Ummm... ok don't panic, I've got backups. I ASSUME THE NAS COPY IS GOOD.

NAS box, same problem.

Ok, don't panic, I alway keep an encrypted archive file of my keyrings and keyfiles; and I ASSUME THE FILE IS GOOD, AND UNCORRUPTED.

Uhhh oh.... The archive file on the backup drive is damaged and unrecoverable.

Uhh oh two, the NAS copy is the same file.

Not to worry, I also keep a copy of the archive file on my thumb drive; and I know those keys are good because I used them a few months ago...

Only I replaced my thumb drive a little while after I had last used the crypto stuff on it; and didn't bother copying the file over at the time, because I had copies of it on my laptop, my desktop, my backup drive, and my NAS drive; and I ASSUMED THEY WOULD ALL BE GOOD, AND I'D BE ABLE TO COPY THINGS OVER LATER.

Now remember, I had every reason to believe everything was good.
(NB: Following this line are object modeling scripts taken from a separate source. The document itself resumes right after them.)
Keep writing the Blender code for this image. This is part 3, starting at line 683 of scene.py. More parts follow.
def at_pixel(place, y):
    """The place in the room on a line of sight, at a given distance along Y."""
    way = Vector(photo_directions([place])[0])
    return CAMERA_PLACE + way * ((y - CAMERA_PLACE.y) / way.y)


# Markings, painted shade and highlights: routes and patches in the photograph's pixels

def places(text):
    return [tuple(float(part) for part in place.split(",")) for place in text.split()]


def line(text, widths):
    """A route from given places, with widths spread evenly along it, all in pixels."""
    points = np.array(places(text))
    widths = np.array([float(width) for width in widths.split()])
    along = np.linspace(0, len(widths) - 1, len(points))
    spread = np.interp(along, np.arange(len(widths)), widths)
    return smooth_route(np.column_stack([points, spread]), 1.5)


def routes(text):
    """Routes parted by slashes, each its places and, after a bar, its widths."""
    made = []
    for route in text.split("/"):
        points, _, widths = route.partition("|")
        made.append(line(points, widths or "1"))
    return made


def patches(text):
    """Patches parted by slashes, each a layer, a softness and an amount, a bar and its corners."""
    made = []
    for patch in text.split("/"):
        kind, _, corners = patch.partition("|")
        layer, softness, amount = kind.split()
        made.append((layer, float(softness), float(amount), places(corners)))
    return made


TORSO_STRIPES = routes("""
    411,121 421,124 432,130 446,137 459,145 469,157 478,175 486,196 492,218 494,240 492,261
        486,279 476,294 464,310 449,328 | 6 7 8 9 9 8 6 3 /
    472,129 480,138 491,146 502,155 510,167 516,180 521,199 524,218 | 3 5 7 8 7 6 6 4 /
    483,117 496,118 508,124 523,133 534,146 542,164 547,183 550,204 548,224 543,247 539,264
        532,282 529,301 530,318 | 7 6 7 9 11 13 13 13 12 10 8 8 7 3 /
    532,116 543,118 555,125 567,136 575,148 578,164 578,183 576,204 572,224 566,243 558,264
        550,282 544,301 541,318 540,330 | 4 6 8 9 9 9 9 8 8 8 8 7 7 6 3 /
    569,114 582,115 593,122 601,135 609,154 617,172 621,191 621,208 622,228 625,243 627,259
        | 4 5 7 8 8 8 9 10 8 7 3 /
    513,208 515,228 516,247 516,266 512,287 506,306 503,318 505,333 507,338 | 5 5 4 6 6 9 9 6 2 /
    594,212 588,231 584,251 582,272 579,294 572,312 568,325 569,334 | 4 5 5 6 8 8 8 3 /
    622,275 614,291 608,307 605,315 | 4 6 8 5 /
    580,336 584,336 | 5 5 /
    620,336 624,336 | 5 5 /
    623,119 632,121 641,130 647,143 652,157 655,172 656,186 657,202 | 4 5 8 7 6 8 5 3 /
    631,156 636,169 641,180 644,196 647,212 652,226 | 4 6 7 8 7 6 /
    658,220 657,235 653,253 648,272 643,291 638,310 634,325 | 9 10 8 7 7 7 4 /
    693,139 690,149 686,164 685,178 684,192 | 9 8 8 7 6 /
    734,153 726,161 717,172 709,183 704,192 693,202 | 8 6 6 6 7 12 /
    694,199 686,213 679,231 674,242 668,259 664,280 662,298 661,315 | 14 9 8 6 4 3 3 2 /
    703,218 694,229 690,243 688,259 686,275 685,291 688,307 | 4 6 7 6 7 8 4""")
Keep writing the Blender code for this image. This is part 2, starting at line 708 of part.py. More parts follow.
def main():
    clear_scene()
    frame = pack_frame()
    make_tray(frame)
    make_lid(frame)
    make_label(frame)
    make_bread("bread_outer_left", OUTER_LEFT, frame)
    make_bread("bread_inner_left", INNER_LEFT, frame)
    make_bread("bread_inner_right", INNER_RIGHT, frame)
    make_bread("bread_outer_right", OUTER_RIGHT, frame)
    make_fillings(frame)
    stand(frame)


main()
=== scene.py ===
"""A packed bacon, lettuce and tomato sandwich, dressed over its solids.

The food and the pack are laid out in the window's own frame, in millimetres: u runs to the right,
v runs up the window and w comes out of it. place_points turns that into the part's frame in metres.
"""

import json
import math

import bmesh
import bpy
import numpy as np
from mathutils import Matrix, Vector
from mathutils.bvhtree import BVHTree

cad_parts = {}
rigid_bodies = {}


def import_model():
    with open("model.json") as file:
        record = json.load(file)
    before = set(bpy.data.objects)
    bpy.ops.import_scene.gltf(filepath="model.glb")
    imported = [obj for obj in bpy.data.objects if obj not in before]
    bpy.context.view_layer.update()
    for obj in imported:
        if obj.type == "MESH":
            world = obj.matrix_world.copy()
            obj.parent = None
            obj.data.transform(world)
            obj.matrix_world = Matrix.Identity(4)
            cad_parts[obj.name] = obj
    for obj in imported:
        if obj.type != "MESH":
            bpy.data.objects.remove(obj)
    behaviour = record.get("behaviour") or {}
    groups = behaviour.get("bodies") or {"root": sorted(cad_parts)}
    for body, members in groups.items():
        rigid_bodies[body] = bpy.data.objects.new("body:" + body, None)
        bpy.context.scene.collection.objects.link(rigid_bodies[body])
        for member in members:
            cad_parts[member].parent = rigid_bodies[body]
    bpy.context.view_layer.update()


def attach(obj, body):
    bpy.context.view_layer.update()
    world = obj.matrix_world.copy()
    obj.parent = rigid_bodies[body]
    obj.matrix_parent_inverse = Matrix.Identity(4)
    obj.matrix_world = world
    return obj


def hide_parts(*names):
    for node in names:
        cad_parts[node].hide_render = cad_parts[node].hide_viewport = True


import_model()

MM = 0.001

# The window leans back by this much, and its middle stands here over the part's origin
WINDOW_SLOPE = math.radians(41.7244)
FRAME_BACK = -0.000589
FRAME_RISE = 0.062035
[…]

My PGP was functioning on my laptop and the other computers, right up to the day I wiped them. My problem was that I assumed that keeping a straight backup copy from one of those computers was sufficient, and I never verified the validity of my assumption.

See you have to remember, that a copy is a copy; and it may be imperfect. Just because the source is good doesn't mean the copy is.

I THEN MADE A CASCADING SERIES OF DEPENDENT ASSUMPTIONS, WITHOUT EVER ONCE VERIFYING THE FIRST ASSUMPTION WAS VALID.

What I presume happened is that my backup copy didn't copy those files, because they were in use and locked at the time; and I probably just suppressed the error (some bulk copy command lines don't output error messages).

I verified several of the files from the copy, but I didn't do a file for file verify, because I was just copying, not using backup software.

Then I wiped my completely functioning PGP keyrings off those boxes when I decommissioned them.; without ever verifying that I had a valid copy.

Then I compounded my error, and overwrote the copy on my NAS box with the bad copy from the backup drive; without ever verifying.

Then I wiped my old thumb drive, because I assumed all the other copies were good, without ever verifying.

Now some might ask, "why did you wipe all those files. Even the backups"

That's simple, every copy you have increases the chance of compromise; so keeping as few copies as possible is just good security practice. Four is a standard; one online (the active copy), one in online backup (the backup drive), one in near line (the NAS copy) and one in physical archive...

Wait a sec, what about physical archive?

Unfortunately, no; all my physical archives for my working set files (the non machine specific files that I share across all the machines I work on) are done off the NAS or nearline backup, and rotated out periodically; or are of full system images, which I destroyed after I wiped those machines.

I checked them anyway, and finally found an OOOOLD key archive that has the private key... only one problem...

I've changed the passphrase a couple times in the last few years; and I forgot the old passphrase that I originally used when I generated that key. I've cycled through my usual metric for creating passphrases, and it isn't any of them; so I can import my keyring, but I can't use my own private key, and since I never set a revoker, I can't revoke it either (you can't revoke an invalid key without the passphrase).

So my friends, remember, an unverified backup, is WORSE than no backup at all; because when you have no backups, you are careful about making sure copies of critical data exist before you delete things; whereas with a bad backup, you might be just a bit careless, as I was, and end up losing your data.